Financially, these automations act as a lever that boosts profit without increasing labor costs. The marginal cost of the email platform ($20/month) and spreadsheet scripts ($0) is negligible compared to the incremental profit they generate.
Finally, I diversified the product line with a few complementary items - hoodies and stickers - each with a similar margin structure. Because Printful handles fulfillment across all SKUs, the operational complexity remained low. The diversified catalog reduced reliance on a single product and smoothed revenue volatility, a classic risk-management technique.

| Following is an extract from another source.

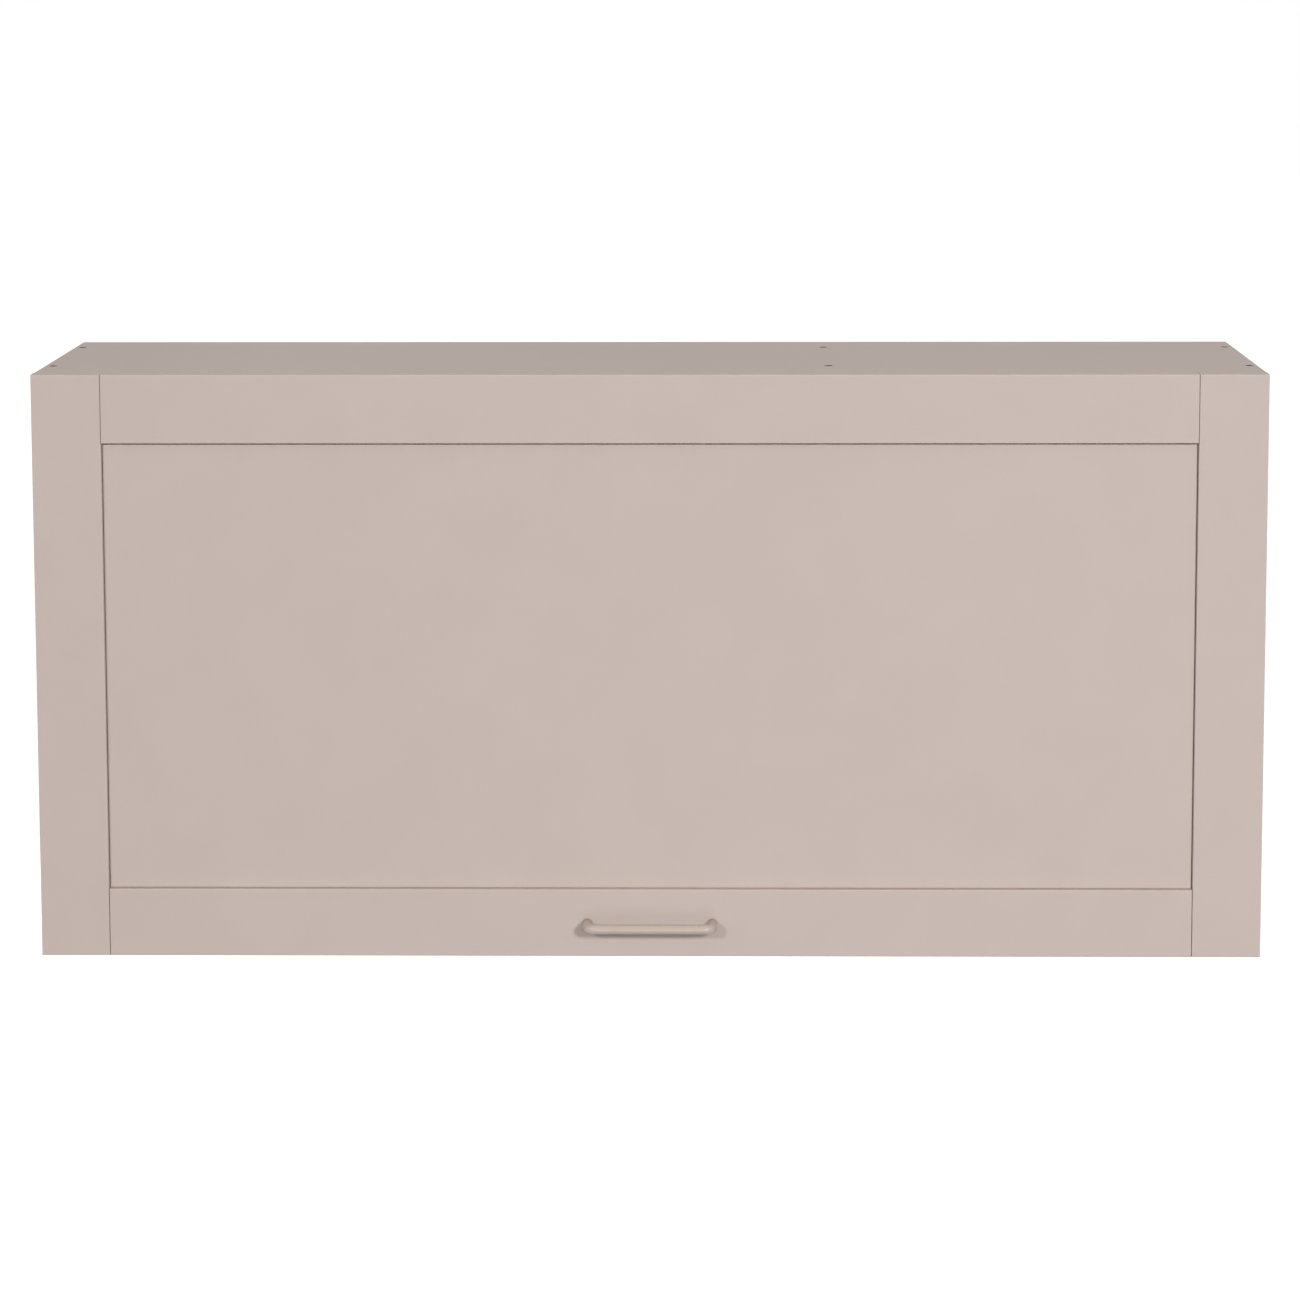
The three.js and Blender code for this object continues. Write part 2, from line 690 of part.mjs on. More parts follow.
// The handle's bar runs out from one foot, round a bend, across, and back to the other foot.
function makeHandle(flap) {
  const half = handleCentres / 2;
  const pull = bezierQuarter * handleBend;
  const point = (x, stand) => new THREE.Vector3(x, -stand, 0);
  const path = new THREE.CurvePath();
  path.add(new THREE.LineCurve3(point(-half, 0), point(-half, handleStand - handleBend)));
  path.add(
    new THREE.CubicBezierCurve3(
      point(-half, handleStand - handleBend),
      point(-half, handleStand - handleBend + pull),
      point(-half + handleBend - pull, handleStand),
      point(-half + handleBend, handleStand),
    ),
  );
  path.add(
    new THREE.LineCurve3(
      point(-half + handleBend, handleStand),
      point(half - handleBend, handleStand),
    ),
  );
  path.add(
    new THREE.CubicBezierCurve3(
      point(half - handleBend, handleStand),
      point(half - handleBend + pull, handleStand),
      point(half, handleStand - handleBend + pull),
      point(half, handleStand - handleBend),
    ),
  );
  path.add(new THREE.LineCurve3(point(half, handleStand - handleBend), point(half, 0)));

  const section = new THREE.Shape().absarc(0, 0, handleRadius, 0, 2 * Math.PI);
  const bar = new THREE.ExtrudeGeometry(section, {
    steps: handleSteps,
    curveSegments: roundSides / 2,
    extrudePath: path,
  });
  const bores = [-1, 1].map((sign) =>
    rodAlongY(flapFace - handleScrewReach - past, flapFace + past, handleScrewRadius + fit).translate(
      sign * half,
      0,
      handleZ,
    ),
  );
  addPiece(flap, "handle", handlePaint, [0, flapFace, handleZ], bar, { cut: bores });

  for (const [side, sign] of [["left", -1], ["right", 1]]) {
    const tip = flapFace - handleScrewReach;
    const screw = turnedAlongX([
      [tip, 0],
      [tip, handleScrewRadius],
      [flapBack, handleScrewRadius],
      [flapBack, panHeadRadius],
      [flapBack + panHead, panHeadRadius - panHeadEase],
      [flapBack + panHead, 0],
    ]).rotateZ(Math.PI / 2);
    addPiece(flap, `handle_screw_${side}`, zinc, [sign * half, 0, handleZ], screw);
  }
}

// Bush in the flap's end, and the bracket that the stay's link holds, on the flap's back.
function makeFlapFittings(flap, side, sign) {
  const half = addGroup(flap, 0, 0, 0);
  half.scale.x = sign;

  const bushLength = pinInFlap + bushEnd;
  const bush = rodAlongX(-bushLength, 0, 0, 0, pinRadius + fit + bushWall, pivotSides);
  const bore = rodAlongX(
    flapHalf - pinInFlap - fit,
    flapHalf + past,
    0,
    0,
    pinRadius + fit,
    pivotSides,
  );
  addPiece(half, `pivot_bush_${side}`, nylon, [flapHalf, 0, 0], bush, { cut: [bore] });

  const [pinY, pinZoffset] = bracketPin;
  const foot = facingFront(
    plate(rectangle(bracketWidth, bracketHeight, bracketCorner), bracketPlate, stripEase),
  );
  const footX = earOuter - bracketWidth / 2;
  const earShape = new THREE.Shape();
  earShape.moveTo(-bracketStand + bracketPlate - sink, -earFoot);
  earShape.absarc(0, 0, earRadius, -earShoulder, earShoulder);
  earShape.lineTo(-bracketStand + bracketPlate - sink, earFoot);
  const ear = facingSide(plate(earShape, earThickness)).translate(
    earOuter - earThickness,
    pinY,
    pinZoffset,
  );
  const pin = turnedAlongX([
    [earOuter - sink, 0],
    [earOuter - sink, rivetRadius],
    [linkOuter + running, rivetRadius],
    [linkOuter + running, rivetHeadRadius],
    [linkOuter + running + rivetHead, rivetHeadRadius],
    [linkOuter + running + rivetHead, 0],
  ]).translate(0, pinY, pinZoffset);
  addPiece(half, `flap_bracket_${side}`, zinc, [footX, flapBack + bracketPlate, pinZoffset], foot, {
    joined: [ear, pin],
  });
}

// ---------------------------------------------------------------- stops and hanging hardware

// Each bumper is a cap of a ball, flat on the board.
function makeBumpers(cabinet) {
  const ballRadius = (bumperRadius ** 2 + bumperHeight ** 2) / (2 * bumperHeight);
  const opening = Math.asin(bumperRadius / ballRadius);
  const profile = [];
  for (let i = 0; i <= bumperSteps; i += 1) {
    const angle = (opening * i) / bumperSteps;
    profile.push([ballRadius * (1 - Math.cos(angle)) - bumperHeight, ballRadius * Math.sin(angle)]);
  }
  profile.push([0, 0]);
  for (const [side, sign] of [["left", -1], ["right", 1]]) {
    const dome = turnedAlongX(profile).rotateZ(Math.PI / 2);
    const at = [sign * (flapHalf - bumperSpread), frameBackY + bumperRoom, board / 2];
    addPiece(cabinet, `bumper_${side}`, clearRubber, at, dome);
  }
}

function makeHangers(cabinet) {
  // A folded rail: its lower flange lies on the wall and its lip stands off for the hooks.
  const flangeBottom = railZ - railFlangeHeight / 2;
  const flangeTop = railZ + railFlangeHeight / 2;
  const section = outline([
    [0, flangeBottom],
    [0, flangeTop],
    [-railStandOff, lipFoot],
    [-railStandOff, lipTop],
    [-railStandOff - railSheet, lipTop],
    [-railStandOff - railSheet, lipFoot - railBend],
    [-railSheet, flangeTop - railBend],
    [-railSheet, flangeBottom],
  ].reverse());
  const railLength = 2 * (innerHalf - railEndGap);
  const rail = facingSide(plate(section, railLength));
  const slots = railSlots.map((x) =>
    facingFront(
      plate(
        rectangle(railSlotLength, railSlotWidth, railSlotWidth / 2),
        railSheet + 2 * past,
      ),
    ).translate(x, past, railZ),
  );
  addPiece(cabinet, "wall_rail", zinc, [-railLength / 2, 0, 0], rail, { cut: slots });

  // A hanger is screwed to the side board. Its hook passes the back panel's window and drops
  // behind the rail's lip.
  for (const [side, sign] of [["left", -1], ["right", 1]]) {
    const half = addGroup(cabinet, 0, 0, 0);
    half.scale.x = sign;
    const bodyBack = backPanelFront - running;
    const bodyTop = topInner - hangerDrop;
    const body = facingSide(
      plate(rectangle(hangerDepth, hangerHeight, hangerCorner), hangerWidth, hangerEase),
    );
    const underHook = lipTop + running;
    const overHook = underHook + hookThickness;
    const webFront = -railStandOff - railSheet - hookFrontRoom;
    const fingerFront = -railStandOff + hookBackRoom;
    const fingerBack = fingerFront + hookFinger;
    const hook = facingSide(
      plate(
        outline([
          [bodyBack - hookRoot, underHook - hookWeb],
          [webFront - hookSlope, underHook - hookWeb],
          [webFront, underHook],
          [fingerFront, underHook],
          [fingerFront, lipTop - hookGrip],
          [fingerBack, lipTop - hookGrip],
          [fingerBack, overHook, hookCorner],
          [bodyBack - hookRoot, overHook],
        ]),
        hookWidth,
      ),
    ).translate(innerHalf - (hangerWidth + hookWidth) / 2, 0, 0);
    const bodyFront = bodyBack - hangerDepth;
    const adjusters = [bodyTop - adjusterInset, bodyTop - hangerHeight + adjusterInset].map((z) =>
      rodAlongY(bodyFront - past, bodyFront + adjusterDepth, adjusterRadius).translate(
        innerHalf - hangerWidth / 2,
        0,
        z,
      ),
    );
    const at = [innerHalf - hangerWidth, bodyBack - hangerDepth / 2, bodyTop - hangerHeight / 2];
    addPiece(half, `hanger_${side}`, zinc, at, body, { joined: [hook], cut: adjusters });
  }
}

// ---------------------------------------------------------------- assembly

const cabinet = new THREE.Group();
cabinet.position.z = -railZ;
makeCarcass(cabinet);
makeFaceFrame(cabinet);
makeShelves(cabinet);
makeBumpers(cabinet);
makeHangers(cabinet);

const flap = addGroup(cabinet, 0, hingeY, hingeZ);
makeFlapBoards(flap);
makeHandle(flap);
for (const [side, sign] of [["left", -1], ["right", 1]]) {
  makeFlapFittings(flap, side, sign);
  makeStay(cabinet, side, sign);
}

export default cabinet;
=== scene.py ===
import json
from math import cos, hypot, pi, radians, sin

import bmesh
import bpy
from mathutils import Matrix, Vector


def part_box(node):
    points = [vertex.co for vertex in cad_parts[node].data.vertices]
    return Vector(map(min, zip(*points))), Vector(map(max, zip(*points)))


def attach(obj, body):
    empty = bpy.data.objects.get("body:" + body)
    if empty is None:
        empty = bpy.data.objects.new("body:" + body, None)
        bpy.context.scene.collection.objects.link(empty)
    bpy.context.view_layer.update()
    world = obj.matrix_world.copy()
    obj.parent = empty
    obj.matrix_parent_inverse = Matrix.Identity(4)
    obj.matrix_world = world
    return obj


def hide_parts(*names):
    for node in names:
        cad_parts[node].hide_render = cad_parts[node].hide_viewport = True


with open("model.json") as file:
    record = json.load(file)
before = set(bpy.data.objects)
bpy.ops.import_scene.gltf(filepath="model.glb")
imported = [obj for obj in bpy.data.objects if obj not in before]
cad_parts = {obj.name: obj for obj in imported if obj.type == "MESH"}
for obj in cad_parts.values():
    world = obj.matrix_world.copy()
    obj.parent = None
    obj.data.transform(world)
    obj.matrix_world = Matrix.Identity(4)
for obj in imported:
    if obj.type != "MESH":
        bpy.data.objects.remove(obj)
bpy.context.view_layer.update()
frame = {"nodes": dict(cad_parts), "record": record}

# ------------------------------------------------------------------ carcass boards
# The two sides, the top, the bottom and the divider are 18 mm board, sprayed all over with a
# satin greige lacquer. Their edges are eased by hand before the last coat, so the film is
# thinner and a little paler there, and the spray leaves a fine skin like orange peel.

GREIGE = (0.558, 0.471, 0.431, 1)
THIN_FILM = (1, 0.94, 0.88, 1)
CLOUD_TONE = (0.33, 0.27, 0.23, 1)
FLECK_TONE = (0.74, 0.66, 0.6, 1)
# The tone of the line at a glued joint: the film sunk into it, and painted shade of the groove
# between the eased edges.
JOINT_SHADE_TONE = (0.17, 0.13, 0.11, 1)
LACQUER_EDGE = 0.0016  # how far in from an edge the film is thin
LACQUER_PEEL = 620  # waves of the sprayed skin to the metre
LACQUER_RELIEF = (0.00004, 0.35)  # the skin's depth in metres, and its strength
LACQUER_SHINE = 0.08  # the specular level of the satin film
JOINT_HALF = 0.0006  # half the width of a glued joint's line
NO_JOINT = (0, 1, JOINT_HALF)  # a joint from 1 m up is above every board, so it marks none


def place(tree, kind, sockets=None, **settings):
    """A shader node of that kind, with its settings and what its sockets hold or are fed by."""
    made = tree.nodes.new("ShaderNode" + kind)
    for name, value in settings.items():
        setattr(made, name, value)
    for name, value in (sockets or {}).items():
        if isinstance(value, bpy.types.NodeSocket):
            tree.links.new(value, made.inputs[name])
        else:
            made.inputs[name].default_value = value
    return made


def maths(tree, operation, first, second=0.0, third=0.0):
    """What one Math node gives for two or three numbers or sockets."""
    return place(tree, "Math", {0: first, 1: second, 2: third}, operation=operation).outputs[0]


def noise(tree, at, scale, detail=2.0, roughness=0.5):
    """An even noise between 0 and 1 at those coordinates."""
    sockets = {"Vector": at, "Scale": scale, "Detail": detail, "Roughness": roughness}
    return place(tree, "TexNoise", sockets).outputs["Fac"]


def between(tree, value, low, high, new_low=0.0, new_high=1.0):
    """The value's course from low to high, held at both ends, as one from new_low to new_high."""
    sockets = {"Value": value, "From Min": low, "From Max": high}
    sockets.update({"To Min": new_low, "To Max": new_high})
    return place(tree, "MapRange", sockets).outputs["Result"]


def tinted(tree, colour, other, share):
    """A colour with a share of another one in it."""
    made = place(tree, "Mix", data_type="RGBA")
    for name, value in (("Factor_Float", share), ("A_Color", colour), ("B_Color", other)):
        socket = next(s for s in made.inputs if s.identifier == name)
        if isinstance(value, bpy.types.NodeSocket):
            tree.links.new(value, socket)
        else:
            socket.default_value = value
    return next(s for s in made.outputs if s.identifier == "Result_Color")


def effect(name, inputs, outputs):
    """An empty shader node group with those sockets, what it is given and what it gives."""
    group = bpy.data.node_groups.new(name, "ShaderNodeTree")
    for socket, kind in inputs:
        group.interface.new_socket(socket, in_out="INPUT", socket_type="NodeSocket" + kind)
    for socket, kind in outputs:
        group.interface.new_socket(socket, in_out="OUTPUT", socket_type="NodeSocket" + kind)
    given = group.nodes.new("NodeGroupInput").outputs
    return group, given, group.nodes.new("NodeGroupOutput").inputs


SURFACE = [("Color", "Color"), ("Roughness", "Float"), ("Height", "Float")]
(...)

By month three, the side hustle was generating $1,800 in weekly profit on autopilot, allowing me to allocate my ten-hour weekly commitment to strategic growth rather than daily order processing. The business model proved that disciplined ROI analysis, incremental scaling, and automation can transform a $300 ad experiment into a $10K revenue engine.
Frequently Asked Questions
Q: How much should I spend on ads initially?
A: Begin with a $200-$300 test budget. Track CPA and ensure it stays below 30% of your contribution margin before scaling.
Q: What platform is best for on-demand fulfillment?
A: Printful offers a zero-inventory model with integrated Shopify sync, making it ideal for low-budget merch startups.
Q: How do I keep cash flow positive while scaling ads?
A: Reinvest profit weekly, maintain a cash buffer of 1.5× next week’s ad spend, and monitor CPA daily to avoid overspending.
Q: Can I automate the funnel without technical expertise?
A: Yes, tools like Klaviyo for email and Zapier for data sync let non-tech founders set up automation with minimal coding.
Q: Is a referral program worth the discount?
A: When the discount stays below your contribution margin, referrals lower CPA and increase lifetime value, improving overall ROI.